Ashley also ran a small, yet profitable, Internet business, selling helpful hints to housewives stuck at home with the kids. Ashley was one of those moms stuck most of the time in the house raising her two very young daughters. From her home in Virginia, Ashley had been selling small hand wipes for moms across the world, along with a recipe on how to make them at home. Ashley had many helpful cost-saving tips. And, after 6 years of this small business venture, she had a large following of mothers across the world, from the U.K. to Australia and all across the United States. Ashley wondered if these other mothers felt the same way she did. So without much thought, she wrote a note about how she felt and sent it to her mailing list. By nightfall, after the kids were in bed, Ashley again looked at her computer. What she saw was amazing. There were over 500 e-mails waiting to be read with the same reference subject, “What about these RFID tags?” Ashley stopped reading and responding to the e-mails shortly after midnight; she had to get some sleep. But the
response was overwhelming. By morning, Ashley had another of her brilliant, yet untried ideas. She would cut a piece of aluminum foil, add some stickers on it, laminate it and stick it in her wallet. She had read that her passport had a similar foil lining to stop people from unauthorized reading of passports. So, why not make a fake dollar bill-sized foil and place it in your wallet? It would fold around your credit cards and no one could read it, except when you took it out of your wallet to use. Would it work? Ashley did not really know. Ashley decided to post this idea to her e-mail friends, and she would sell it for $3.00. So, she spent a minute taking a digital picture of her creation, posted it in a new flyer, and sent it out to all on her e-mail list. The rest of the story is history.
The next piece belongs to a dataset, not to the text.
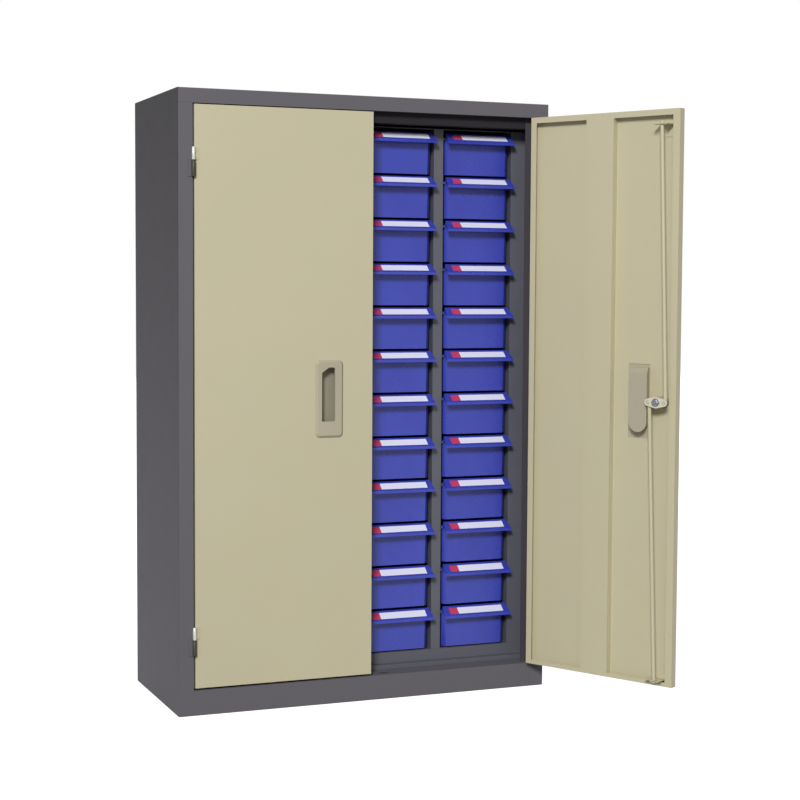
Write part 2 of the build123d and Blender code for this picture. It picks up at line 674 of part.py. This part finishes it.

After only 1 month, Ashley received over 100 envelopes per day in the mail, each with $3.00, $6.00, or $9.00. A few have $15.00 in each envelope.
Case study analysis
What kind of RF safety and security safeguards should be built in to credit cards, passports, and other personal identification tags?
What are the major credit card companies doing to keep the use of RFID chip credit cards from being seen as a threat?
How could criminals exploit this fear of credit cards with RFID chips?